- EXERCISE REQUIREMENTS -
Will you give the material below again, every line exactly as it is?

# # #

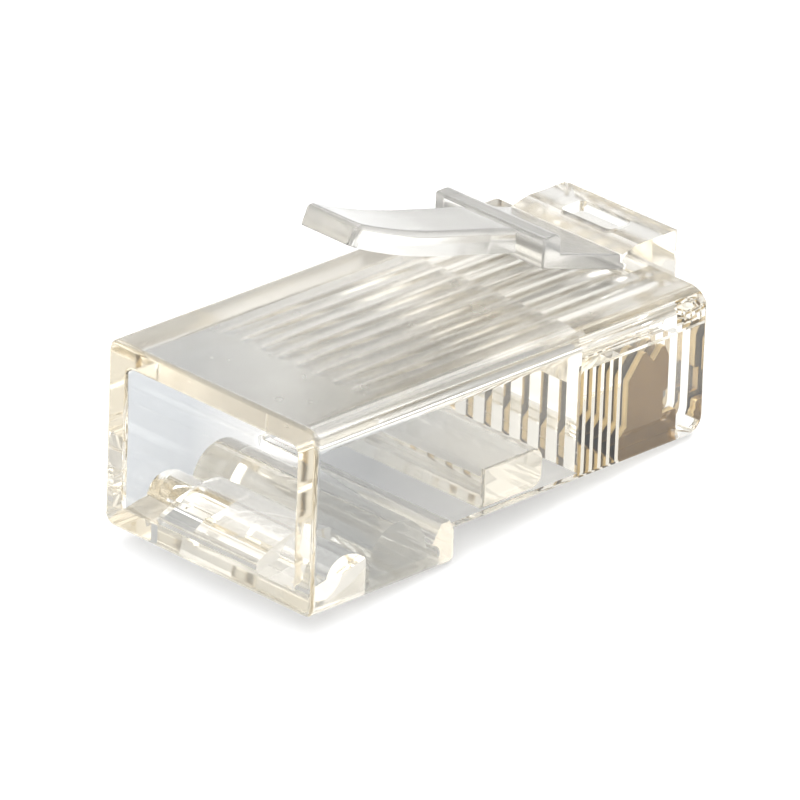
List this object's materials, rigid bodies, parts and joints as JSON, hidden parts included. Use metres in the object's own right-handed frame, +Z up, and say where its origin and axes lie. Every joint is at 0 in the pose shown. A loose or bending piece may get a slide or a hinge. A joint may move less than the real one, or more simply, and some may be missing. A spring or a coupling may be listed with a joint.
{
  "type": "modular plug",
  "caption": "Clear modular network cable plug with a sprung latch, gold contact blades in the nose and an open rear mouth that takes a round cable.",
  "frame": {"origin": "under the centre of the plug's box, on the bottom face of its rear section", "axes": "+Y towards the nose that goes into the jack, -Y towards the cable, +Z up to the latch side, X across the width"},
  "size_m": [0.0116, 0.0228, 0.0134],
  "materials": {
    "clear_housing": "clear moulded polycarbonate, polished, faint warm tint",
    "clear_latch": "clear moulded polycarbonate, polished, faint warm tint",
    "clear_anchor": "clear moulded polycarbonate, polished, faint warm tint",
    "gold_contact": "stamped phosphor bronze with a thin gold plating, brownish gold with pale cut edges"
  },
  "bodies": {
    "housing": {"housing": "clear_housing"},
    "latch": {"latch_lever": "clear_latch"},
    "jacket_anchor": {"jacket_anchor": "clear_anchor"},
    "conductor_anchor": {"conductor_anchor": "clear_anchor"},
    "contact_1": {"contact_1": "gold_contact"},
    "contact_2": {"contact_2": "gold_contact"},
    "contact_3": {"contact_3": "gold_contact"},
    "contact_4": {"contact_4": "gold_contact"},
    "contact_5": {"contact_5": "gold_contact"},
    "contact_6": {"contact_6": "gold_contact"},
    "contact_7": {"contact_7": "gold_contact"},
    "contact_8": {"contact_8": "gold_contact"}
  },
  "joints": [
    {"name": "latch_flex", "type": "hinge", "parent": "housing", "child": "latch", "pos_m": [0, 0.00805, 0.00839], "axis": [1, 0, 0], "range_deg": [0, 12], "stiffness_Nm_per_rad": 0.05},
    {"name": "jacket_anchor_crimp", "type": "hinge", "parent": "housing", "child": "jacket_anchor", "pos_m": [0, -0.00435, 0.0004], "axis": [-1, 0, 0], "range_deg": [0, 18]},
    {"name": "conductor_anchor_crimp", "type": "slide", "parent": "housing", "child": "conductor_anchor", "axis": [0, 0, 1], "range_m": [0, 0.0012]},
    {"name": "contact_1_crimp", "type": "slide", "parent": "housing", "child": "contact_1", "axis": [0, 0, 1], "range_m": [0, 0.00065]},
    {"name": "contact_2_crimp", "type": "slide", "parent": "housing", "child": "contact_2", "axis": [0, 0, 1], "range_m": [0, 0.00065]},
    {"name": "contact_3_crimp", "type": "slide", "parent": "housing", "child": "contact_3", "axis": [0, 0, 1], "range_m": [0, 0.00065]},
    {"name": "contact_4_crimp", "type": "slide", "parent": "housing", "child": "contact_4", "axis": [0, 0, 1], "range_m": [0, 0.00065]},
    {"name": "contact_5_crimp", "type": "slide", "parent": "housing", "child": "contact_5", "axis": [0, 0, 1], "range_m": [0, 0.00065]},
    {"name": "contact_6_crimp", "type": "slide", "parent": "housing", "child": "contact_6", "axis": [0, 0, 1], "range_m": [0, 0.00065]},
    {"name": "contact_7_crimp", "type": "slide", "parent": "housing", "child": "contact_7", "axis": [0, 0, 1], "range_m": [0, 0.00065]},
    {"name": "contact_8_crimp", "type": "slide", "parent": "housing", "child": "contact_8", "axis": [0, 0, 1], "range_m": [0, 0.00065]}
  ]
}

# # #

- RIGHT ANSWER -
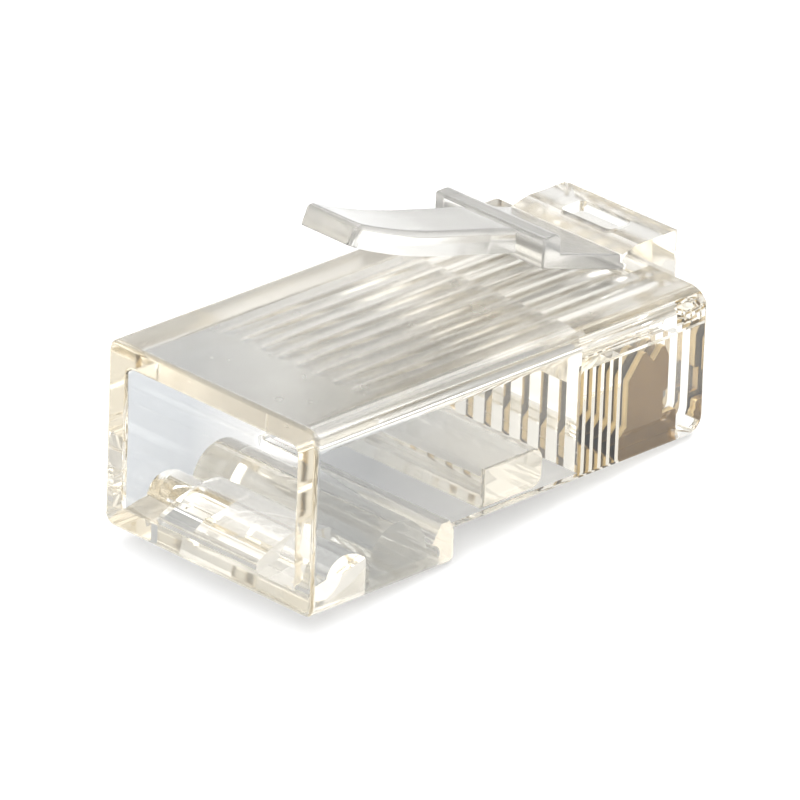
List this object's materials, rigid bodies, parts and joints as JSON, hidden parts included. Use metres in the object's own right-handed frame, +Z up, and say where its origin and axes lie. Every joint is at 0 in the pose shown. A loose or bending piece may get a slide or a hinge. A joint may move less than the real one, or more simply, and some may be missing. A spring or a coupling may be listed with a joint.
{
  "type": "modular plug",
  "caption": "Clear modular network cable plug with a sprung latch, gold contact blades in the nose and an open rear mouth that takes a round cable.",
  "frame": {"origin": "under the centre of the plug's box, on the bottom face of its rear section", "axes": "+Y towards the nose that goes into the jack, -Y towards the cable, +Z up to the latch side, X across the width"},
  "size_m": [0.0116, 0.0228, 0.0134],
  "materials": {
    "clear_housing": "clear moulded polycarbonate, polished, faint warm tint",
    "clear_latch": "clear moulded polycarbonate, polished, faint warm tint",
    "clear_anchor": "clear moulded polycarbonate, polished, faint warm tint",
    "gold_contact": "stamped phosphor bronze with a thin gold plating, brownish gold with pale cut edges"
  },
  "bodies": {
    "housing": {"housing": "clear_housing"},
    "latch": {"latch_lever": "clear_latch"},
    "jacket_anchor": {"jacket_anchor": "clear_anchor"},
    "conductor_anchor": {"conductor_anchor": "clear_anchor"},
    "contact_1": {"contact_1": "gold_contact"},
    "contact_2": {"contact_2": "gold_contact"},
    "contact_3": {"contact_3": "gold_contact"},
    "contact_4": {"contact_4": "gold_contact"},
    "contact_5": {"contact_5": "gold_contact"},
    "contact_6": {"contact_6": "gold_contact"},
    "contact_7": {"contact_7": "gold_contact"},
    "contact_8": {"contact_8": "gold_contact"}
  },
  "joints": [
    {"name": "latch_flex", "type": "hinge", "parent": "housing", "child": "latch", "pos_m": [0, 0.00805, 0.00839], "axis": [1, 0, 0], "range_deg": [0, 12], "stiffness_Nm_per_rad": 0.05},
    {"name": "jacket_anchor_crimp", "type": "hinge", "parent": "housing", "child": "jacket_anchor", "pos_m": [0, -0.00435, 0.0004], "axis": [-1, 0, 0], "range_deg": [0, 18]},
    {"name": "conductor_anchor_crimp", "type": "slide", "parent": "housing", "child": "conductor_anchor", "axis": [0, 0, 1], "range_m": [0, 0.0012]},
    {"name": "contact_1_crimp", "type": "slide", "parent": "housing", "child": "contact_1", "axis": [0, 0, 1], "range_m": [0, 0.00065]},
    {"name": "contact_2_crimp", "type": "slide", "parent": "housing", "child": "contact_2", "axis": [0, 0, 1], "range_m": [0, 0.00065]},
    {"name": "contact_3_crimp", "type": "slide", "parent": "housing", "child": "contact_3", "axis": [0, 0, 1], "range_m": [0, 0.00065]},
    {"name": "contact_4_crimp", "type": "slide", "parent": "housing", "child": "contact_4", "axis": [0, 0, 1], "range_m": [0, 0.00065]},
    {"name": "contact_5_crimp", "type": "slide", "parent": "housing", "child": "contact_5", "axis": [0, 0, 1], "range_m": [0, 0.00065]},
    {"name": "contact_6_crimp", "type": "slide", "parent": "housing", "child": "contact_6", "axis": [0, 0, 1], "range_m": [0, 0.00065]},
    {"name": "contact_7_crimp", "type": "slide", "parent": "housing", "child": "contact_7", "axis": [0, 0, 1], "range_m": [0, 0.00065]},
    {"name": "contact_8_crimp", "type": "slide", "parent": "housing", "child": "contact_8", "axis": [0, 0, 1], "range_m": [0, 0.00065]}
  ]
}